**Collected data:**
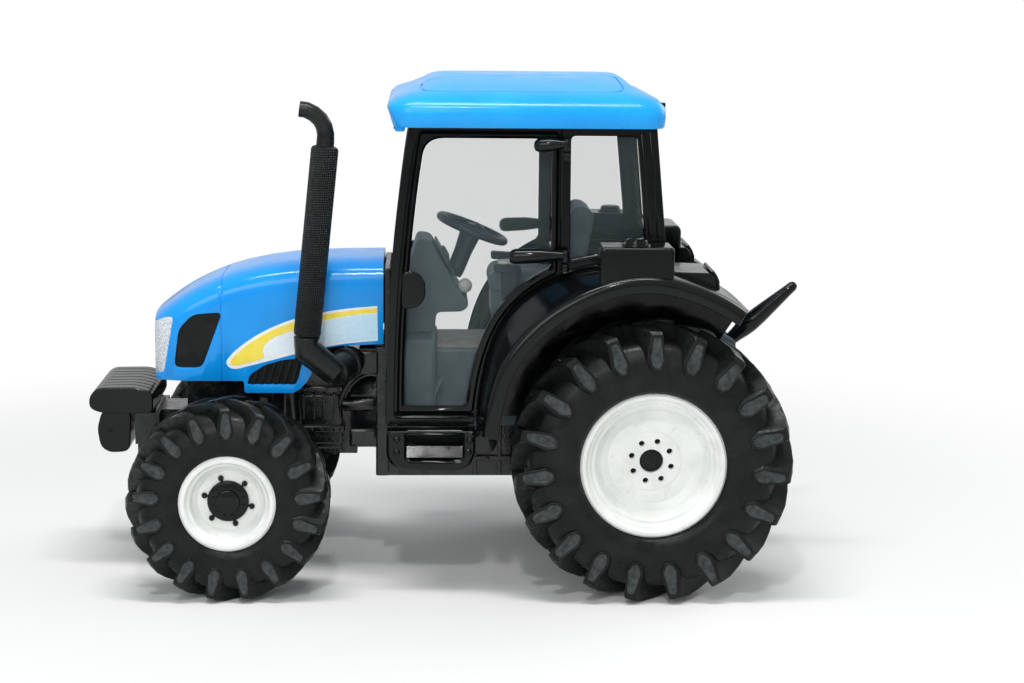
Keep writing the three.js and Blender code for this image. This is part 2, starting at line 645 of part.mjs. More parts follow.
function halfway(first, second) {
  return first.map((place, i) => place.clone().lerp(second[i], 0.5));
}

const lipInner = FENDER_OUTER_Y - FENDER_LIP_WIDTH;
const sheetAtCab = fenderRing(CAB_HALF_WIDTH + 0.3, AT_CAB, 0, -FENDER_SHEET);
const sheetAtLip = fenderRing(FENDER_OUTER_Y, AT_LIP, 0, -FENDER_SHEET);
const sheet = loft([
  fenderRing(FENDER_INNER_Y, AT_CAB, 0, -FENDER_SHEET),
  sheetAtCab,
  halfway(sheetAtCab, sheetAtLip).map((place) => place.add(new THREE.Vector3(0, 0, 0.2))),
  sheetAtLip,
], "y");
const lip = loft([
  fenderRing(lipInner, AT_LIP, -0.2, -FENDER_LIP_DEPTH),
  fenderRing(FENDER_OUTER_Y, AT_LIP, 0, -FENDER_LIP_DEPTH),
], "y");
// The space of the tyre and the fender itself, up to a rise above the fender.
function underFender(rise, yLow, yHigh, curve = AT_CAB) {
  return slab([...fenderLine(curve, rise), point(0, REAR_TYRE_RADIUS)], yLow, yHigh)
    .add(block(0, REAR_TYRE_RADIUS + 6, yLow, yHigh, 0, SILL_BOTTOM));
}
const wallFoot = slab([point(-30, REAR_TYRE_RADIUS + 23), point(-9, REAR_TYRE_RADIUS + 8.5),
  point(6, REAR_TYRE_RADIUS + 8.5), point(20, SILL_BOTTOM + 0.4), point(40, SILL_BOTTOM), point(40, 0),
  point(-30, 0)], 0, 40);
const innerWall = slab([...fenderLine(AT_CAB, -0.5), point(0, REAR_TYRE_RADIUS)],
  FENDER_INNER_Y, FENDER_INNER_Y + 1.2).subtract(wallFoot);
const boxRear = FENDER_BOX_FRONT - FENDER_BOX_LENGTH;
const knobX = boxRear + 5.7;
const knobY = (CAB_HALF_WIDTH + FENDER_OUTER_Y) / 2;
const fenderBox = block(boxRear, FENDER_BOX_FRONT, CAB_HALF_WIDTH + 0.7, FENDER_OUTER_Y - 0.8,
  FENDER_BOX_TOP - 6.4, FENDER_BOX_TOP)
  .add(bar([knobX, knobY, FENDER_BOX_TOP - 1], [knobX, knobY, FENDER_BOX_TOP + 1], 1.8, 1.6));
const shelfFront = rearEdge(SHELF_TOP - 4.3) - GAP;
const shelf = slab([
  point(shelfFront - 7, SHELF_TOP - 4.3),
  point(shelfFront - 6.9, SHELF_TOP - 1.6),
  point(shelfFront - 6.1, SHELF_TOP - 0.2),
  point(shelfFront, SHELF_TOP),
  point(shelfFront, SHELF_TOP - 2.8),
], 10, 21.6);
const fender = sheet.add(lip).add(innerWall)
  .add(fenderBox.subtract(underFender(-0.6, 0, 40, AT_LIP)))
  .add(shelf);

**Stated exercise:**
Write out every line exactly as it stands.

**In response:**
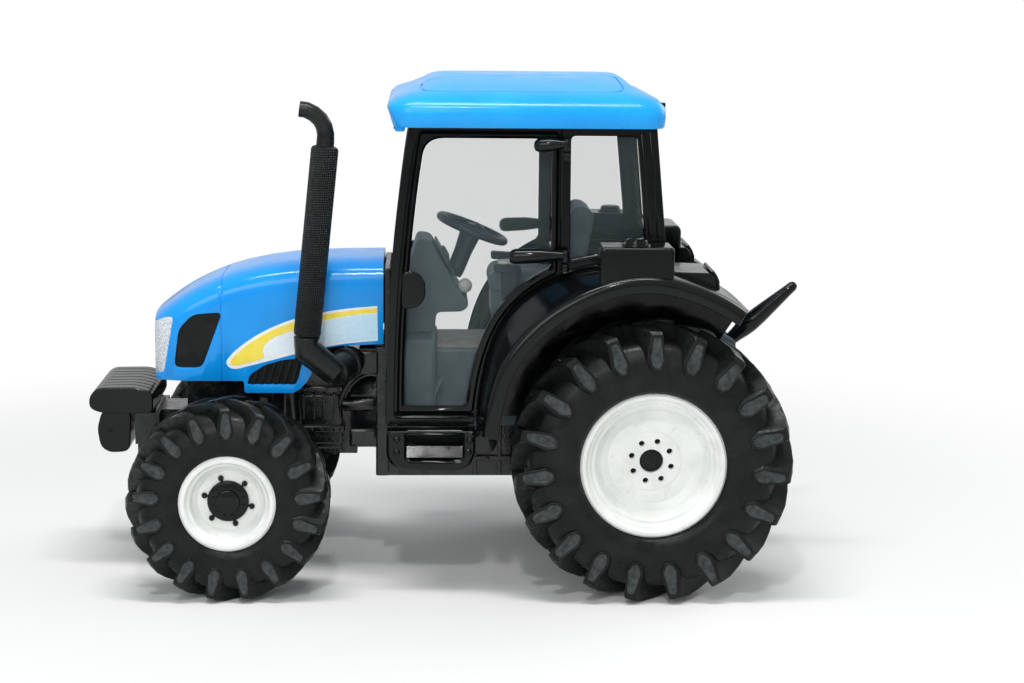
Keep writing the three.js and Blender code for this image. This is part 2, starting at line 645 of part.mjs. More parts follow.
function halfway(first, second) {
  return first.map((place, i) => place.clone().lerp(second[i], 0.5));
}

const lipInner = FENDER_OUTER_Y - FENDER_LIP_WIDTH;
const sheetAtCab = fenderRing(CAB_HALF_WIDTH + 0.3, AT_CAB, 0, -FENDER_SHEET);
const sheetAtLip = fenderRing(FENDER_OUTER_Y, AT_LIP, 0, -FENDER_SHEET);
const sheet = loft([
  fenderRing(FENDER_INNER_Y, AT_CAB, 0, -FENDER_SHEET),
  sheetAtCab,
  halfway(sheetAtCab, sheetAtLip).map((place) => place.add(new THREE.Vector3(0, 0, 0.2))),
  sheetAtLip,
], "y");
const lip = loft([
  fenderRing(lipInner, AT_LIP, -0.2, -FENDER_LIP_DEPTH),
  fenderRing(FENDER_OUTER_Y, AT_LIP, 0, -FENDER_LIP_DEPTH),
], "y");
// The space of the tyre and the fender itself, up to a rise above the fender.
function underFender(rise, yLow, yHigh, curve = AT_CAB) {
  return slab([...fenderLine(curve, rise), point(0, REAR_TYRE_RADIUS)], yLow, yHigh)
    .add(block(0, REAR_TYRE_RADIUS + 6, yLow, yHigh, 0, SILL_BOTTOM));
}
const wallFoot = slab([point(-30, REAR_TYRE_RADIUS + 23), point(-9, REAR_TYRE_RADIUS + 8.5),
  point(6, REAR_TYRE_RADIUS + 8.5), point(20, SILL_BOTTOM + 0.4), point(40, SILL_BOTTOM), point(40, 0),
  point(-30, 0)], 0, 40);
const innerWall = slab([...fenderLine(AT_CAB, -0.5), point(0, REAR_TYRE_RADIUS)],
  FENDER_INNER_Y, FENDER_INNER_Y + 1.2).subtract(wallFoot);
const boxRear = FENDER_BOX_FRONT - FENDER_BOX_LENGTH;
const knobX = boxRear + 5.7;
const knobY = (CAB_HALF_WIDTH + FENDER_OUTER_Y) / 2;
const fenderBox = block(boxRear, FENDER_BOX_FRONT, CAB_HALF_WIDTH + 0.7, FENDER_OUTER_Y - 0.8,
  FENDER_BOX_TOP - 6.4, FENDER_BOX_TOP)
  .add(bar([knobX, knobY, FENDER_BOX_TOP - 1], [knobX, knobY, FENDER_BOX_TOP + 1], 1.8, 1.6));
const shelfFront = rearEdge(SHELF_TOP - 4.3) - GAP;
const shelf = slab([
  point(shelfFront - 7, SHELF_TOP - 4.3),
  point(shelfFront - 6.9, SHELF_TOP - 1.6),
  point(shelfFront - 6.1, SHELF_TOP - 0.2),
  point(shelfFront, SHELF_TOP),
  point(shelfFront, SHELF_TOP - 2.8),
], 10, 21.6);
const fender = sheet.add(lip).add(innerWall)
  .add(fenderBox.subtract(underFender(-0.6, 0, 40, AT_LIP)))
  .add(shelf);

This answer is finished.